Requirement - Transcribe the stretch of entries below from the line with "Keep writing the" through the line with "socket.default_value = value", exactly and with both ends included; leave out all other lines.
◇ ◇ ◇
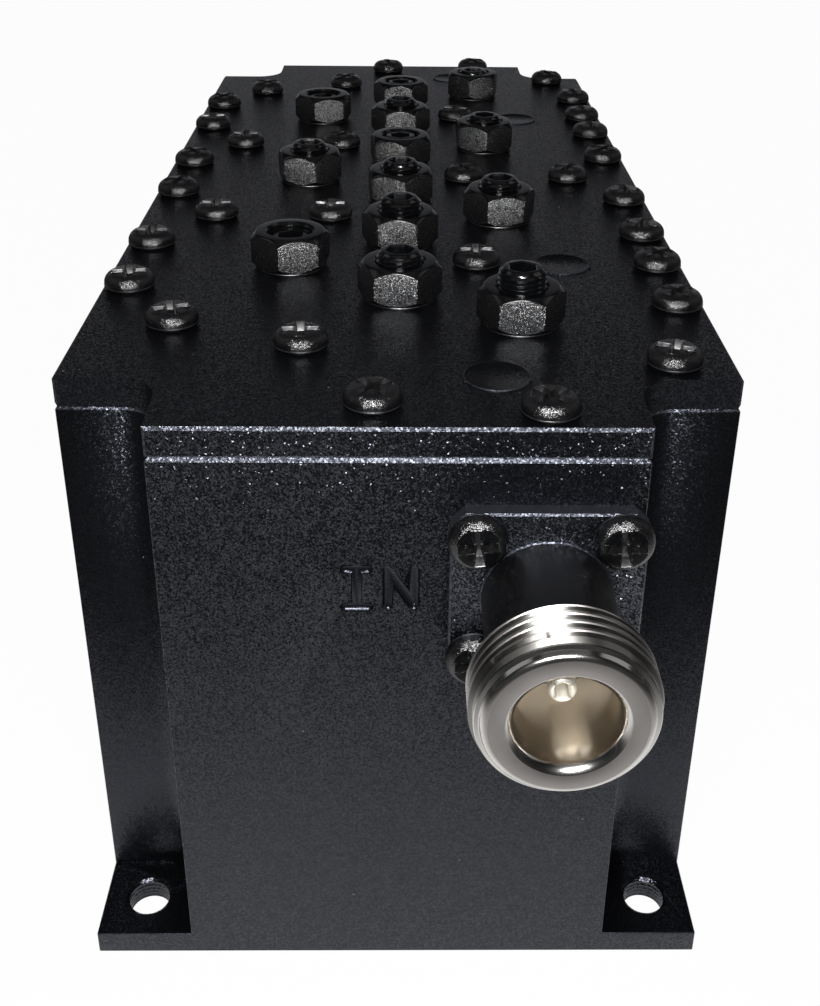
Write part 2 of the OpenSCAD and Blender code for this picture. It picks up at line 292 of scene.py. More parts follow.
def coords(tree, scale=None):
    out = node(tree, "ShaderNodeTexCoord").outputs["Object"]
    if scale:
        m = node(tree, "ShaderNodeMapping")
        m.inputs["Scale"].default_value = scale
        tree.links.new(out, m.inputs["Vector"])
        out = m.outputs["Vector"]
    return out


def noise_tex(tree, at, scale, detail=2.0, rough=0.5):
    n = node(tree, "ShaderNodeTexNoise")
    n.inputs["Scale"].default_value = scale
    n.inputs["Detail"].default_value = detail
    n.inputs["Roughness"].default_value = rough
    tree.links.new(at, n.inputs["Vector"])
    return n.outputs["Fac"]


def cell_tex(tree, at, scale):
    n = node(tree, "ShaderNodeTexVoronoi", feature="F1")
    n.inputs["Scale"].default_value = scale
    tree.links.new(at, n.inputs["Vector"])
    return n


def ramp(tree, value, *stops):
    """Maps a 0 to 1 value through (position, grey or colour) stops."""
    n = node(tree, "ShaderNodeValToRGB")
    elements = n.color_ramp.elements
    while len(elements) < len(stops):
        elements.new(0.5)
    for e, (pos, col) in zip(elements, stops):
        e.position = pos
        e.color = (col, col, col, 1) if isinstance(col, float) else (*col, 1)
    tree.links.new(value, n.inputs["Fac"])
    return n.outputs["Color"]


def maths(tree, op, a, b):
    n = node(tree, "ShaderNodeMath", operation=op)
    feed(tree, n.inputs[0], a)
    feed(tree, n.inputs[1], b)
    return n.outputs["Value"]


def vector_op(tree, op, a, b=None):
    """Vector maths; b is a vector, a number to scale by, or nothing."""
    n = node(tree, "ShaderNodeVectorMath", operation=op)
    feed(tree, n.inputs[0], a)
    if b is not None:
        feed(tree, n.inputs["Scale" if op == "SCALE" else 1], b)
    return n.outputs["Value" if op == "LENGTH" else "Vector"]


def split_vector(tree, value):
    n = node(tree, "ShaderNodeSeparateXYZ")
    tree.links.new(value, n.inputs["Vector"])
    return n


def bump(tree, shader, height, strength, distance, after=None):
    """Bump on the shader, on top of the normal given as after."""
    n = node(tree, "ShaderNodeBump")
    n.inputs["Strength"].default_value = strength
    n.inputs["Distance"].default_value = distance
    tree.links.new(height, n.inputs["Height"])
    if after:
        tree.links.new(after, n.inputs["Normal"])
    tree.links.new(n.outputs["Normal"], shader.inputs["Normal"])
    return n.outputs["Normal"]


def blend_colour(tree, share, low, high):
    n = node(tree, "ShaderNodeMix", data_type="RGBA")
    tree.links.new(share, n.inputs["Factor"])
    sockets = [i for i in n.inputs if i.type == "RGBA"]
    feed(tree, sockets[0], low)
    feed(tree, sockets[1], (*high, 1))
    return [o for o in n.outputs if o.type == "RGBA"][0]


def facet_normal(tree, at, scale, steady, rare=0.0, rise=0.0):
    """Normal tilted at random in each small cell, as the grains of a coarse paint are.
    The steady share tilts all cells, the rare share tilts a few of them much more, and
    the rise makes the grains near the top of the box that much coarser."""
    rarity = 8.0
    cells = cell_tex(tree, at, scale)
    shift = vector_op(tree, "SUBTRACT", cells.outputs["Color"], (0.5, 0.5, 0.5))
    tilt = vector_op(tree, "SCALE", shift, steady)
    if rare:
        luck = node(tree, "ShaderNodeTexWhiteNoise", noise_dimensions="3D")
        tree.links.new(cells.outputs["Position"], luck.inputs["Vector"])
        steep = maths(tree, "POWER", luck.outputs["Value"], rarity)
        steep = maths(tree, "MULTIPLY", steep, rare)
        lean = vector_op(tree, "SCALE", vector_op(tree, "NORMALIZE", shift), steep)
        tilt = vector_op(tree, "ADD", tilt, lean)
    if rise:
        height = maths(tree, "MULTIPLY", split_vector(tree, at).outputs["Z"], 1 / (LID_Z * MM))
        more = ramp(tree, height, (0.3, 0.0), (0.6, 0.12), (0.8, 0.4), (0.95, 1.0))
        grow = maths(tree, "ADD", maths(tree, "MULTIPLY", more, rise), 1.0)
        tilt = vector_op(tree, "SCALE", tilt, grow)
    total = vector_op(tree, "ADD", node(tree, "ShaderNodeNewGeometry").outputs["Normal"], tilt)
    return vector_op(tree, "NORMALIZE", total)


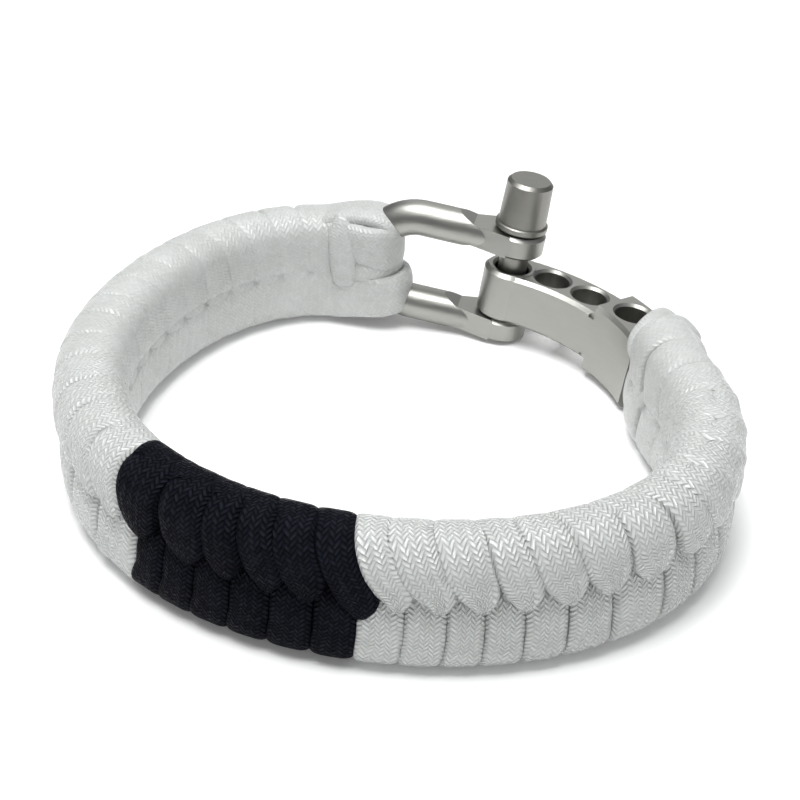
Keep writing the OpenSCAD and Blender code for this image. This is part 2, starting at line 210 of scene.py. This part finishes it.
class Nodes:
    """Short way to write shader arithmetic."""

    def __init__(self, name):
        self.material = bpy.data.materials.new(name)
        self.material.use_nodes = True
        self.tree = self.material.node_tree
        self.shader = self.tree.nodes["Principled BSDF"]

    def new(self, kind, **settings):
        node = self.tree.nodes.new("ShaderNode" + kind)
        for key, value in settings.items():
            setattr(node, key, value)
        return node

    def link(self, value, socket):
        if isinstance(value, bpy.types.NodeSocket):
            self.tree.links.new(value, socket)
        else:
            socket.default_value = value

    def math(self, op, *values, clamp=False):
        node = self.new("Math", operation=op, use_clamp=clamp)
        for value, socket in zip(values, node.inputs):
            self.link(value, socket)
        return node.outputs[0]

    def add(self, a, b):
        return self.math("ADD", a, b)

    def subtract(self, a, b):
        return self.math("SUBTRACT", a, b)

    def times(self, a, b):
        return self.math("MULTIPLY", a, b)

    def times_add(self, a, b, c, clamp=False):
        return self.math("MULTIPLY_ADD", a, b, c, clamp=clamp)

    def mix(self, factor, a, b):
        node = self.new("Mix", data_type="RGBA")
        self.link(factor, node.inputs[0])
        self.link(a, node.inputs[6])
        self.link(b, node.inputs[7])
        return node.outputs[2]

    def noise(self, scale, detail=2.0, vector=None, rough=0.5):
        node = self.new("TexNoise")
        node.inputs["Scale"].default_value = scale
        node.inputs["Detail"].default_value = detail
        node.inputs["Roughness"].default_value = rough
        self.link(vector if vector is not None else self.object_place(), node.inputs["Vector"])
        return node.outputs["Fac"]

    def object_place(self):
        return self.new("TexCoord").outputs["Object"]

    def split(self, vector):
        node = self.new("SeparateXYZ")
        self.link(vector, node.inputs[0])
        return node.outputs

    def vector_math(self, op, a, b, output):
        node = self.new("VectorMath", operation=op)
        self.link(a, node.inputs[0])
        node.inputs[1].default_value = b
        return node.outputs[output]

    def bump(self, height, distance, strength=1.0, normal=None):
        node = self.new("Bump")
        node.inputs["Distance"].default_value = distance
        self.link(strength, node.inputs["Strength"])
        self.link(height, node.inputs["Height"])
        if normal is not None:
            self.link(normal, node.inputs["Normal"])
        return node.outputs[0]


# The braid: width of a yarn in mm, and yarns for each such width along and round the cord
YARN, YARNS_ALONG, YARNS_ROUND = 0.38, 0.80, 0.62
# How far the yarns stray, in yarns; fibres seen in a yarn, and their share of its relief
STRAY, FIBRES, FIBRE_SHARE = 0.9, 5, 0.02
# Relief of the yarns and of the cord's soft dents, in metres
YARN_RELIEF, SOFT_DENTS = 0.00017, 0.0002
# Scales of the noise in a cord: where yarns stray, how strong the painted shade in the hollows is, colour and
# soft dents
STRAY_SCALE, HOLLOW_SHADE_SCALE, COLOUR_SCALE, DENT_SCALE = 260.0, 150.0, 90.0, 220.0
# The even painted shade that takes the place of the hollows' painted shade where the braid is matted down
MATTED_PAINTED_SHADE = 0.9
# The loop's depth over which the braid gets matted, in metres
MATTED_FROM, MATTED_TO = -0.030, 0.0


def sheath(name, colour, tint, hollow_shade_colour, rough, gloss, hollows, matted):
    """Braided nylon sheath: two sets of yarns, each passing over two of the other.

    colour and tint are the lightest and darkest yarns, the third colour the painted shade in the hollows
    between yarns, hollows the base strength of that painted shade, and matted the share of the braid that
    still stands out at the back.
    """
    n = Nodes(name)
    along, round_it, _ = n.split(n.new("UVMap", uv_map="cord").outputs[0])
    stray = n.times(n.subtract(n.noise(STRAY_SCALE, 1.0), 0.5), STRAY)
    x = n.times(along, YARNS_ALONG / YARN)
    y = n.add(n.times(round_it, YARNS_ROUND / YARN), stray)
    a, b = n.add(x, y), n.subtract(x, y)
    ia, ib = n.math("FLOOR", a), n.math("FLOOR", b)
    fa, fb = n.subtract(a, ia), n.subtract(b, ib)
    phase = n.math("FLOORED_MODULO", n.subtract(ia, ib), 4.0)
    over = n.math("LESS_THAN", phase, 1.5)
    under = n.subtract(1.0, over)

    def float_height(cross, run, cells):
        bow = n.math("POWER", n.math("SINE", n.times(cross, math.pi)), 0.6)
        share = n.times(n.add(cells, run), 0.5)
        rise = n.math("SINE", n.times(share, math.pi), clamp=True)
        fibre = n.times(n.math("SINE", n.times(cross, FIBRES * 2 * math.pi)), FIBRE_SHARE)
        return n.add(n.times(bow, n.times_add(rise, 0.6, 0.4)), fibre)

    ha = float_height(fa, fb, n.subtract(1.0, phase))
    hb = float_height(fb, fa, n.subtract(phase, 2.0))
    height = n.add(n.times(ha, over), n.times(hb, under))
    # One random number for each float of yarn, so that some take the light more than others
    key = n.new("CombineXYZ")
    n.link(n.add(n.times(ia, over), n.times(n.add(ib, 997.0), under)), key.inputs[0])
    n.link(n.math("FLOOR", n.times(n.subtract(ia, ib), 0.25)), key.inputs[1])
    chance = n.new("TexWhiteNoise", noise_dimensions="2D")
    n.link(key.outputs[0], chance.inputs["Vector"])
    each = chance.outputs["Value"]
    # The yarns stand out at the front of the loop and are matted down towards the back
    fade = n.new("MapRange")
    n.link(n.split(n.object_place())[1], fade.inputs["Value"])
    for socket, value in (("From Min", MATTED_FROM), ("From Max", MATTED_TO),
                          ("To Min", 1.0), ("To Max", matted)):
        fade.inputs[socket].default_value = value
    clear = fade.outputs[0]
    # Painted shade: the hollows between the yarns are darkened in the base colour, more strongly in some
    # patches than in others
    hollow_shade_strength = n.times_add(n.noise(HOLLOW_SHADE_SCALE, 2.0), 0.7, hollows, clamp=True)
    hollow_shade = n.subtract(1.0 - MATTED_PAINTED_SHADE, n.math("POWER", height, 0.8, clamp=True))
    # Painted shade: towards the back the hollows' painted shade gives way to an even painted shade, darker
    # than the front's mean
    hollow_shade = n.times_add(hollow_shade, clear, MATTED_PAINTED_SHADE)
    shade = n.subtract(1.0, n.times(hollow_shade, hollow_shade_strength))
    body = n.mix(n.times_add(n.noise(COLOUR_SCALE, 2.0), 0.4, n.times(each, 0.6)), tint, colour)
    n.link(n.mix(shade, hollow_shade_colour, body), n.shader.inputs["Base Color"])
    n.link(n.times_add(n.times(each, clear), -0.28, rough + 0.12), n.shader.inputs["Roughness"])
    n.shader.inputs["Specular IOR Level"].default_value = gloss
    dent = n.bump(n.noise(DENT_SCALE, 1.0), SOFT_DENTS, 0.25)
    n.link(n.bump(height, YARN_RELIEF, clear, dent), n.shader.inputs["Normal"])
    return n.material


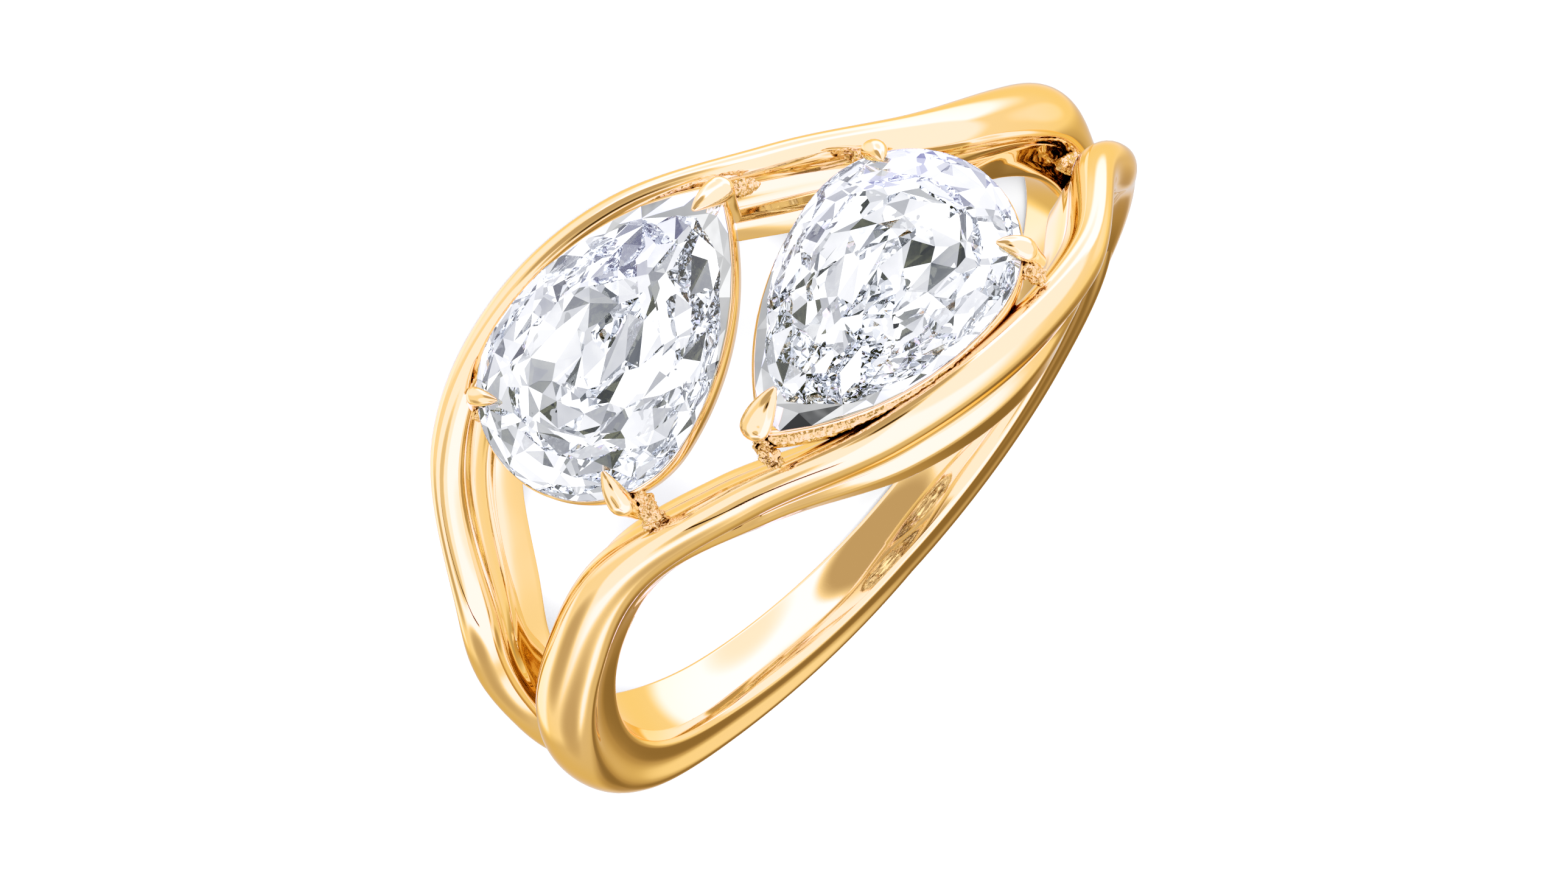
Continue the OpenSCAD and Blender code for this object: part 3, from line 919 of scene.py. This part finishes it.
# What the stones see round them: cells of light, and a slow swell of brightness over the cells. Each tone
# starts at this share of them
SPARKLE_SCALE, SPARKLE_STRENGTH = 3.0, 1.25
SWELL_SCALE, SWELL_DEPTH = 1.1, 1.1
SPARKLE = [
    (0.0, (0.018, 0.020, 0.028)),
    (0.05, (0.065, 0.070, 0.085)),
    (0.10, (0.145, 0.150, 0.170)),
    (0.20, (0.29, 0.295, 0.32)),
    (0.36, (0.49, 0.495, 0.52)),
    (0.55, (0.79, 0.79, 0.81)),
    (0.75, (1.6, 1.6, 1.6)),
]

world = bpy.data.worlds.new("studio")
bpy.context.scene.world = world
world.use_nodes = True
tree = world.node_tree
link = tree.links.new
coords = node(tree, "ShaderNodeTexCoord")


def maths(operation, *values):
    """One sum on the world's values."""
    n = node(tree, "ShaderNodeMath", operation=operation)
    for i, value in enumerate(values):
        if isinstance(value, (int, float)):
            n.inputs[i].default_value = value
        else:
            link(value, n.inputs[i])
    return n.outputs[0]


def direction(az, el):
    """The way to an azimuth and an elevation, in degrees."""
    a, e = math.radians(az), math.radians(el)
    return Vector((math.cos(a) * math.cos(e), math.sin(a) * math.cos(e), math.sin(e)))


def along(axis):
    """How far each direction points along the axis."""
    dot = node(tree, "ShaderNodeVectorMath", operation="DOT_PRODUCT")
    link(coords.outputs["Generated"], dot.inputs[0])
    dot.inputs[1].default_value = axis
    return dot.outputs["Value"]


def ease(value, low, high):
    """0 where value is low, 1 where it is high."""
    n = node(tree, "ShaderNodeMapRange", interpolation_type="SMOOTHSTEP")
    link(value, n.inputs["Value"])
    n.inputs["From Min"].default_value = low
    n.inputs["From Max"].default_value = high
    return n.outputs["Result"]


def lay(under, share, amount):
    """A box or flag of this amount laid over what is under it."""
    n = node(tree, "ShaderNodeMix", data_type="FLOAT")
    link(share, n.inputs[0])
    if isinstance(under, float):
        n.inputs[2].default_value = under
    else:
        link(under, n.inputs[2])
    n.inputs[3].default_value = amount
    return n.outputs[0]


def cosine(degrees):
    return math.cos(math.radians(degrees))


radiance = STUDIO_BASE
for az, el, half, soft, amount in STUDIO:
    share = ease(along(direction(az, el)), cosine(half + soft), cosine(max(0, half - soft)))
    radiance = lay(radiance, share, amount)
for one, two, half, amount in CARDS:
    one, two = direction(*one), direction(*two)
    middle = (one + two).normalized()
    across = one.cross(two).normalized()
    edge = math.sin(math.radians(half))
    inside = ease(maths("ABSOLUTE", along(across)), edge * 1.4, edge * 0.6)
    reach = math.degrees(one.angle(two)) / 2
    inside = maths("MULTIPLY", inside, ease(along(middle), cosine(reach + 3), cosine(reach - 3)))
    radiance = lay(radiance, inside, amount)

# What rays see once they have been in a stone: bright cells, grey ones and a few dark ones
cells = node(tree, "ShaderNodeTexVoronoi", Scale=SPARKLE_SCALE)
link(coords.outputs["Generated"], cells.inputs["Vector"])
shade_of = node(tree, "ShaderNodeSeparateColor")
link(cells.outputs["Color"], shade_of.inputs[0])
tones = node(tree, "ShaderNodeValToRGB")
tones.color_ramp.interpolation = "CONSTANT"
ramp = tones.color_ramp.elements
for i, (start, colour) in enumerate(SPARKLE):
    tone = ramp[i] if i < 2 else ramp.new(start)
    tone.position, tone.color = start, (*colour, 1)
swell = node(tree, "ShaderNodeTexNoise", Scale=SWELL_SCALE, Detail=0.0)
link(coords.outputs["Generated"], swell.inputs["Vector"])
lift = maths("SUBTRACT", swell.outputs["Fac"], 0.5)
link(maths("MULTIPLY_ADD", lift, SWELL_DEPTH, shade_of.outputs[0]), tones.inputs["Fac"])
seen = node(tree, "ShaderNodeLightPath")
studio_light = tree.nodes["Background"]
stone_light = node(tree, "ShaderNodeBackground")
stone_light.inputs["Strength"].default_value = SPARKLE_STRENGTH
link(tones.outputs["Color"], stone_light.inputs["Color"])
radiance = maths("POWER", 2.0, radiance)
# The boxes are cooler where they are brighter
glare = maths("MULTIPLY", maths("MAXIMUM", maths("SUBTRACT", radiance, 1.0), 0.0), seen.outputs["Is Glossy Ray"])
tint = node(tree, "ShaderNodeCombineColor")
tint.inputs[0].default_value = tint.inputs[1].default_value = 1.0
link(maths("MULTIPLY_ADD", glare, GLARE_BLUE, 1.0), tint.inputs[2])
link(tint.outputs[0], studio_light.inputs["Color"])
left_over = maths("MULTIPLY_ADD", seen.outputs["Is Diffuse Ray"], -FLOOR_LOSS, 1.0)
link(maths("MULTIPLY", radiance, left_over), studio_light.inputs["Strength"])
either = node(tree, "ShaderNodeMixShader")
link(seen.outputs["Is Transmission Ray"], either.inputs[0])
link(studio_light.outputs[0], either.inputs[1])
link(stone_light.outputs[0], either.inputs[2])
link(either.outputs[0], tree.nodes["World Output"].inputs["Surface"])

floor.visible_glossy = floor.visible_transmission = False

cycles = bpy.context.scene.cycles
cycles.max_bounces = 24
cycles.glossy_bounces = cycles.transmission_bounces = 20
cycles.caustics_reflective = cycles.caustics_refractive = False

# The photograph's tones: stops below white, and how bright they show out of 255
TONES = [
    (0, 255),
    (0.5, 234),
    (1, 213),
    (1.5, 192),
    (2, 171),
    (2.5, 150),
    (3, 130),
    (3.5, 112),
    (4.15, 90),
    (5.25, 60),
    (6.75, 30),
    (8.5, 10),
]


def as_light(shown):
    """The standard screen's curve undone."""
    c = shown / 255
    return c / 12.92 if c <= 0.04045 else ((c + 0.055) / 1.055) ** 2.4


view = bpy.context.scene.view_settings
view.view_transform = "Standard"
view.use_curve_mapping = True
curve = view.curve_mapping.curves[3]
curve.points[0].location = (0, 0)
curve.points[1].location = (1, 1)
for stops, shown in TONES[1:]:
    curve.points.new(2.0**-stops, as_light(shown))
view.curve_mapping.update()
◇ ◇ ◇
Solution to this task -
Keep writing the OpenSCAD and Blender code for this image. This is part 2, starting at line 210 of scene.py. This part finishes it.
class Nodes:
    """Short way to write shader arithmetic."""

    def __init__(self, name):
        self.material = bpy.data.materials.new(name)
        self.material.use_nodes = True
        self.tree = self.material.node_tree
        self.shader = self.tree.nodes["Principled BSDF"]

    def new(self, kind, **settings):
        node = self.tree.nodes.new("ShaderNode" + kind)
        for key, value in settings.items():
            setattr(node, key, value)
        return node

    def link(self, value, socket):
        if isinstance(value, bpy.types.NodeSocket):
            self.tree.links.new(value, socket)
        else:
            socket.default_value = value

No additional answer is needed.